Task to complete
The listing beneath should be written out in full, exactly as shown.

_____

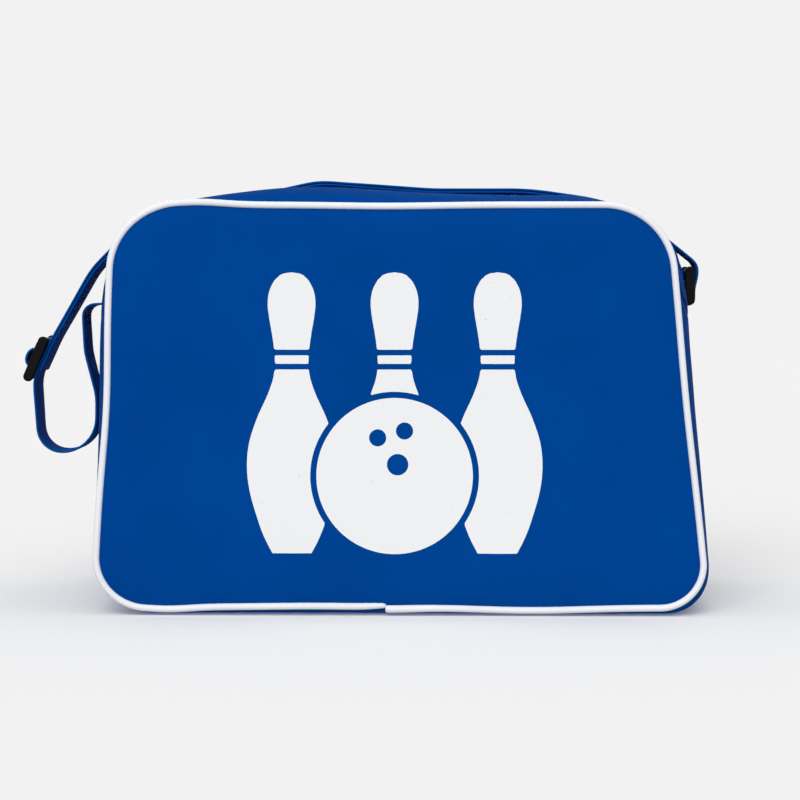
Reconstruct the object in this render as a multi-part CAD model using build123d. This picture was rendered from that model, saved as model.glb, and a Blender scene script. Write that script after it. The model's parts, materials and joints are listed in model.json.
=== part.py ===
from build123d import *
import os

# Zip-top shoulder bag for one bowling ball: a soft vinyl shell with piped front and
# back panels, a bulging gusset all round, a zip along the top and a double-slider strap.
# Millimetres. X runs along the bag, Y from front (-Y) to back, Z up.
# The origin is the centre of the base, on the surface the bag stands on.

# ---- driving dimensions ----
DEPTH = 230.0  # outer face of the front panel to outer face of the back panel
SKIN = 1.6  # vinyl shell
LINING = 0.4  # inner cloth
CLEAR = 0.3  # gap between pieces that move past each other

# Panel outline at the piping, as corner points of straight runs: (x, z)
PANEL_CORNERS = [(-201.0, 5.8), (201.0, 5.8), (174.0, 268.5), (-187.5, 268.5)]
PANEL_RADII = [32.0, 28.0, 46.0, 44.0]
# The gusset's widest line, where it bulges past the piping
GUSSET_CORNERS = [(-208.0, 0.0), (208.5, 0.0), (185.5, 276.0), (-199.0, 276.0)]
GUSSET_RADII = [44.0, 40.0, 80.0, 84.0]
# The gusset along the zip, which lies in a shallow valley
ZIP_CORNERS = [(-208.0, 0.0), (208.5, 0.0), (180.0, 266.0), (-193.0, 266.0)]
ZIP_RADII = [44.0, 40.0, 60.0, 60.0]

PIPING_R = 2.3
PIPING_CORE_R = 1.2
PIPING_Y = DEPTH / 2 - 1.5  # centre of the piping, from the middle of the bag
PIPING_JOIN_X = -8.0  # where the two ends of the piping meet, under the bag
PIPING_JOIN_GAP = 0.6

GUSSET_EDGE_Y = DEPTH / 2 - 4.0  # where the gusset is sewn to the panel
BULGE_Y = 76.0  # the gusset's widest line
VALLEY_Y = 13.0  # edge of the vinyl beside the zip tape

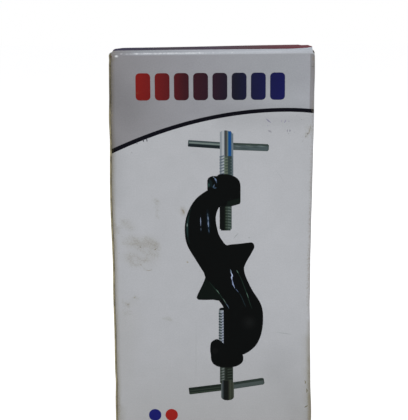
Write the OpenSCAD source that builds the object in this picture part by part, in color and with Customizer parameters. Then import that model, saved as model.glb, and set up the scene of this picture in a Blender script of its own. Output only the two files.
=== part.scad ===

_____

Solution for this exercise
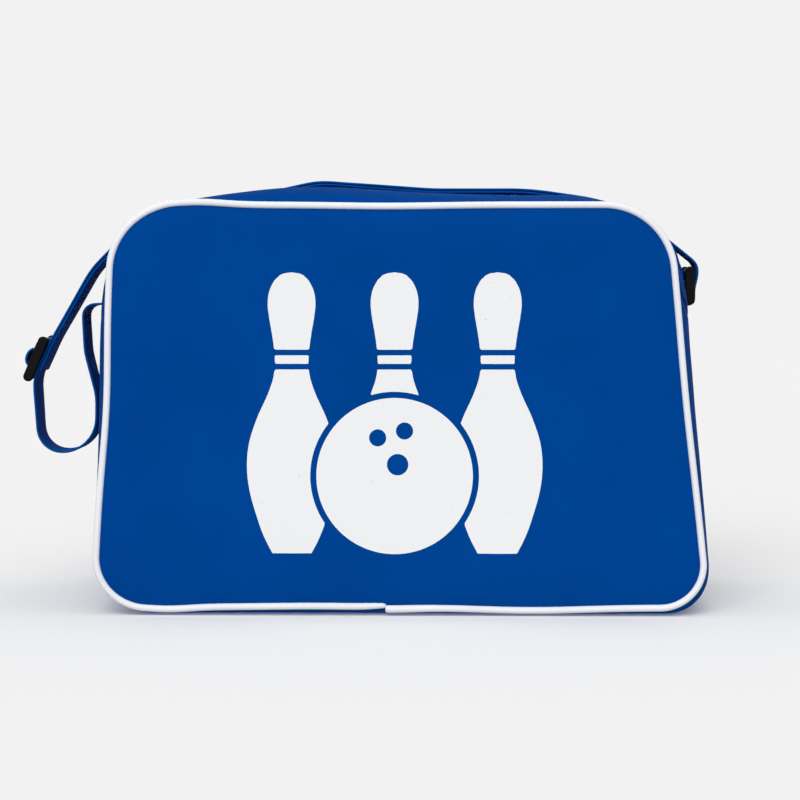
Reconstruct the object in this render as a multi-part CAD model using build123d. This picture was rendered from that model, saved as model.glb, and a Blender scene script. Write that script after it. The model's parts, materials and joints are listed in model.json.
=== part.py ===
from build123d import *
import os

# Zip-top shoulder bag for one bowling ball: a soft vinyl shell with piped front and
# back panels, a bulging gusset all round, a zip along the top and a double-slider strap.
# Millimetres. X runs along the bag, Y from front (-Y) to back, Z up.
# The origin is the centre of the base, on the surface the bag stands on.

# ---- driving dimensions ----
DEPTH = 230.0  # outer face of the front panel to outer face of the back panel
SKIN = 1.6  # vinyl shell
LINING = 0.4  # inner cloth
CLEAR = 0.3  # gap between pieces that move past each other

# Panel outline at the piping, as corner points of straight runs: (x, z)
PANEL_CORNERS = [(-201.0, 5.8), (201.0, 5.8), (174.0, 268.5), (-187.5, 268.5)]
PANEL_RADII = [32.0, 28.0, 46.0, 44.0]
# The gusset's widest line, where it bulges past the piping
GUSSET_CORNERS = [(-208.0, 0.0), (208.5, 0.0), (185.5, 276.0), (-199.0, 276.0)]
GUSSET_RADII = [44.0, 40.0, 80.0, 84.0]
# The gusset along the zip, which lies in a shallow valley
ZIP_CORNERS = [(-208.0, 0.0), (208.5, 0.0), (180.0, 266.0), (-193.0, 266.0)]
ZIP_RADII = [44.0, 40.0, 60.0, 60.0]

PIPING_R = 2.3
PIPING_CORE_R = 1.2
PIPING_Y = DEPTH / 2 - 1.5  # centre of the piping, from the middle of the bag
PIPING_JOIN_X = -8.0  # where the two ends of the piping meet, under the bag
PIPING_JOIN_GAP = 0.6

GUSSET_EDGE_Y = DEPTH / 2 - 4.0  # where the gusset is sewn to the panel
BULGE_Y = 76.0  # the gusset's widest line
VALLEY_Y = 13.0  # edge of the vinyl beside the zip tape

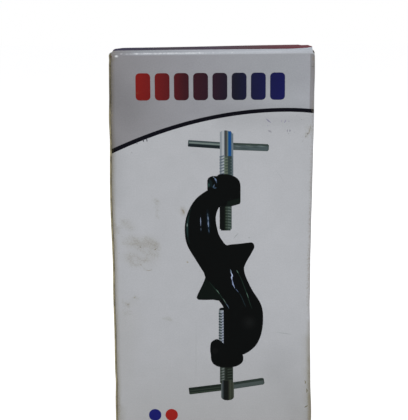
Write the OpenSCAD source that builds the object in this picture part by part, in color and with Customizer parameters. Then import that model, saved as model.glb, and set up the scene of this picture in a Blender script of its own. Output only the two files.
=== part.scad ===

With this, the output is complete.